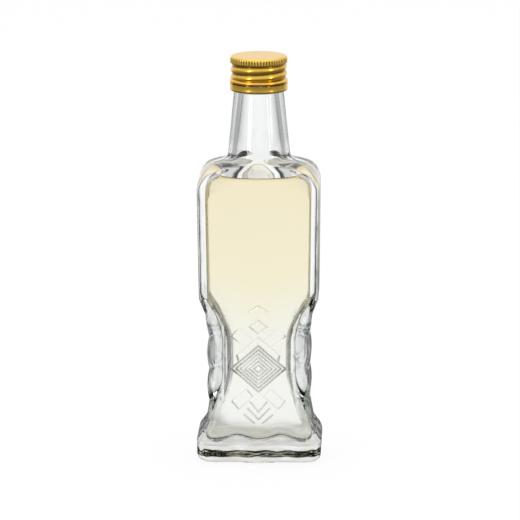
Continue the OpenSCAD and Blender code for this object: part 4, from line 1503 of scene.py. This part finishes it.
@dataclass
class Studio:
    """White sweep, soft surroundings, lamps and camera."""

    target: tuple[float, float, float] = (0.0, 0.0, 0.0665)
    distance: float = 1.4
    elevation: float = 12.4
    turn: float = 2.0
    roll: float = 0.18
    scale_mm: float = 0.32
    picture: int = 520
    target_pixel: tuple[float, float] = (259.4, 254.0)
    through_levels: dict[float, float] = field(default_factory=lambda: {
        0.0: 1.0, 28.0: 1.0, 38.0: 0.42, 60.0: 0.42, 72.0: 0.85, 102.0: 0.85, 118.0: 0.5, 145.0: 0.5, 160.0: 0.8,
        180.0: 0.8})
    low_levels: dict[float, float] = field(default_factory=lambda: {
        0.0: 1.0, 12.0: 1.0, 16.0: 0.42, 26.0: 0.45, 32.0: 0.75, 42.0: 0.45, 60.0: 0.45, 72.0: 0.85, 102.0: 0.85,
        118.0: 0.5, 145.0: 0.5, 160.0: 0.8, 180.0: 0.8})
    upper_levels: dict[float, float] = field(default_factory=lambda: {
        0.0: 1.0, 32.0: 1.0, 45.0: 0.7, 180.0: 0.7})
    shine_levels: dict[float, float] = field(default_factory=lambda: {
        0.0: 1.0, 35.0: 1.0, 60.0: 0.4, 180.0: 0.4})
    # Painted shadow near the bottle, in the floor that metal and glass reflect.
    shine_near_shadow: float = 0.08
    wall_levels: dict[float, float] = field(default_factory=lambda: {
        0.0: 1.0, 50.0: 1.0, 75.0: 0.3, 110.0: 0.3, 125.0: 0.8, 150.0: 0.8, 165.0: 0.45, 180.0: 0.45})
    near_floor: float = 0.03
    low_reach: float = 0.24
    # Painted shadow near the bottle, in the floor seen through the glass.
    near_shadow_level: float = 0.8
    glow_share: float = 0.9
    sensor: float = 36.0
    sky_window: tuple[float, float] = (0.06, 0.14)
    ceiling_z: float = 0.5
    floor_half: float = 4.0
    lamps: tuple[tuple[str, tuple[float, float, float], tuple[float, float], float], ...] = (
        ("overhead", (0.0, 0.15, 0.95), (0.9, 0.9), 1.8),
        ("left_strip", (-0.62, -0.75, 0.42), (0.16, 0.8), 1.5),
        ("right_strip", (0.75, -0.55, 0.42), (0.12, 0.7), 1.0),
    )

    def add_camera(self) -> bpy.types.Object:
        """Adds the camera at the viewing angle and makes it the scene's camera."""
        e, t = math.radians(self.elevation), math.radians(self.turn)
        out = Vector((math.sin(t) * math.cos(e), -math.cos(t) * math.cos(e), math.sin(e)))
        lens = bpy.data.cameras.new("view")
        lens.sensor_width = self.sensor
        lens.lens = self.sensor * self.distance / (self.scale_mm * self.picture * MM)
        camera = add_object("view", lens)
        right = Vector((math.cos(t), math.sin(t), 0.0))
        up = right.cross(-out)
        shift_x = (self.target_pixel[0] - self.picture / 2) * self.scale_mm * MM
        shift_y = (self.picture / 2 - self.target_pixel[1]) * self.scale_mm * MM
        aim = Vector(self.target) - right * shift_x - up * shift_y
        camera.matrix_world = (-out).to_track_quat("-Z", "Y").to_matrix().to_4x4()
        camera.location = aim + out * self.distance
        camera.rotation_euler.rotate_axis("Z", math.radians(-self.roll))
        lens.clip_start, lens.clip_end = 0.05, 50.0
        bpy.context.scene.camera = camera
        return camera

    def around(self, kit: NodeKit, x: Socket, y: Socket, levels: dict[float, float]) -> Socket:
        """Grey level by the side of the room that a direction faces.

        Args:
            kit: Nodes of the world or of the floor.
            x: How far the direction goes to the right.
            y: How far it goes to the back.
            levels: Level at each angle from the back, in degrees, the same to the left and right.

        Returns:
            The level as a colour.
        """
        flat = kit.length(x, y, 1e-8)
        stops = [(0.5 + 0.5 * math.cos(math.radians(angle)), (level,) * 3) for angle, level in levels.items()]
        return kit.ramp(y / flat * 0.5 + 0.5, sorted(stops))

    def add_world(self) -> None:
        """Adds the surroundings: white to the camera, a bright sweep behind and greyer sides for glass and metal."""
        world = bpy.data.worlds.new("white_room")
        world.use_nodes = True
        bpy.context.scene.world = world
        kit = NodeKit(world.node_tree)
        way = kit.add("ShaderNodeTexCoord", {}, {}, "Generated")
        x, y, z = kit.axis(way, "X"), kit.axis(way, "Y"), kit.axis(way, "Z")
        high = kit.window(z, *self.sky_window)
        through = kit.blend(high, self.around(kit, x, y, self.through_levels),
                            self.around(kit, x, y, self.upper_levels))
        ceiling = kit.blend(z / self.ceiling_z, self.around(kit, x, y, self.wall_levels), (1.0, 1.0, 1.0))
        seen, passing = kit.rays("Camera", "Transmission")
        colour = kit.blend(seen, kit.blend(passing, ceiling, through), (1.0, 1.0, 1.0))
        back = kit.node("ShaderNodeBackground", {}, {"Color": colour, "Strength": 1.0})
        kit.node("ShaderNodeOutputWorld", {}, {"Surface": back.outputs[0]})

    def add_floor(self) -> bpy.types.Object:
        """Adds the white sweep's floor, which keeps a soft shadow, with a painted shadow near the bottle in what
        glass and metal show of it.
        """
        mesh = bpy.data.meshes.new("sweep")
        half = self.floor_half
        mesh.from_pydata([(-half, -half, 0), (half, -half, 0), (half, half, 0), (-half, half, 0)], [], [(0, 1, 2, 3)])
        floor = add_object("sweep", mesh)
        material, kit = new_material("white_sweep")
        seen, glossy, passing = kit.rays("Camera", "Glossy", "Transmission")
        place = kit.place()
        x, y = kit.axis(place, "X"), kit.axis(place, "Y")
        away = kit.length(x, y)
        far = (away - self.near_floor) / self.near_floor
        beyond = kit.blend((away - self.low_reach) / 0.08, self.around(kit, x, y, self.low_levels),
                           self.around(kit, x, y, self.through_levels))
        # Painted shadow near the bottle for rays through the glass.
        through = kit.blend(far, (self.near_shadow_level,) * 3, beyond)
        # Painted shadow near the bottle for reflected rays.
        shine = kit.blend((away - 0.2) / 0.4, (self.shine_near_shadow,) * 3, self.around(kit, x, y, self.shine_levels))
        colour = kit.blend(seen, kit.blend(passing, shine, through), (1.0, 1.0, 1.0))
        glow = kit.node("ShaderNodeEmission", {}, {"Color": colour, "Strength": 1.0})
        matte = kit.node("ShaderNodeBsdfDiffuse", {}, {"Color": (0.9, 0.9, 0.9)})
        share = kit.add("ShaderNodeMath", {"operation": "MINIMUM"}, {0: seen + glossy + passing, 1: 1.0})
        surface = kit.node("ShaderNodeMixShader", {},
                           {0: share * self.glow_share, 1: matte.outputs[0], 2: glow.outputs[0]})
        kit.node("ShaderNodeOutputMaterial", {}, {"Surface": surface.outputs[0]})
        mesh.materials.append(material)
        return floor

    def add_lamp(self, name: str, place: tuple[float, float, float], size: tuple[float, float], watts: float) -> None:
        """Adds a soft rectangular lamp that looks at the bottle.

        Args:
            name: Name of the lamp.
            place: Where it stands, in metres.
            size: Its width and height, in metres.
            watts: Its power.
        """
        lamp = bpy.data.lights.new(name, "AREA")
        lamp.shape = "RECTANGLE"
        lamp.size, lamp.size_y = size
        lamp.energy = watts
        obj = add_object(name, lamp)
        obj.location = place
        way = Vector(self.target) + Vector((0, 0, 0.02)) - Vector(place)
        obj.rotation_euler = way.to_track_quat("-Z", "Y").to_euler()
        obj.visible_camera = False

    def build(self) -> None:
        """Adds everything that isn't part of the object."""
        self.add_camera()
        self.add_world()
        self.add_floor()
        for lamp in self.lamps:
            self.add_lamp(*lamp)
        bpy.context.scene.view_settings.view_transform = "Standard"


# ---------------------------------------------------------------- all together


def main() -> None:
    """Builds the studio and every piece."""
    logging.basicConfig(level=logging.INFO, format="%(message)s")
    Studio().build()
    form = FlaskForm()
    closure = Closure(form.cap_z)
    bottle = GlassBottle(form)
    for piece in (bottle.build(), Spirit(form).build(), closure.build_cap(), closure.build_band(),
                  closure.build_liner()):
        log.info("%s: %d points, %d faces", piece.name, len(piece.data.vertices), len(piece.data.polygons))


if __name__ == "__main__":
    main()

##############################

*REQUIREMENTS:*
What you return should be the lines from the start of the data through the line with "soft surroundings, lamps", quoted exactly and nothing more.

*COMPLETED TASK:*
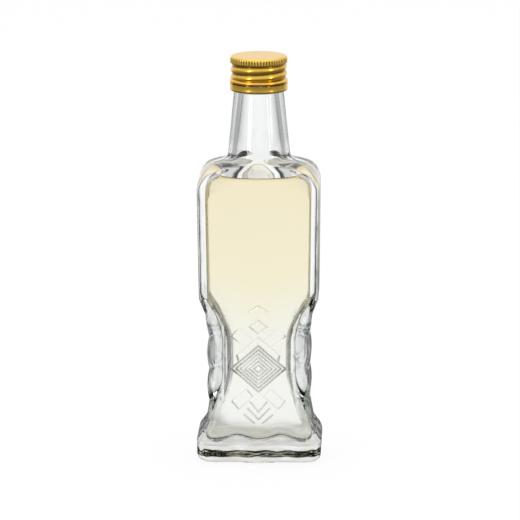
Continue the OpenSCAD and Blender code for this object: part 4, from line 1503 of scene.py. This part finishes it.
@dataclass
class Studio:
    """White sweep, soft surroundings, lamps and camera."""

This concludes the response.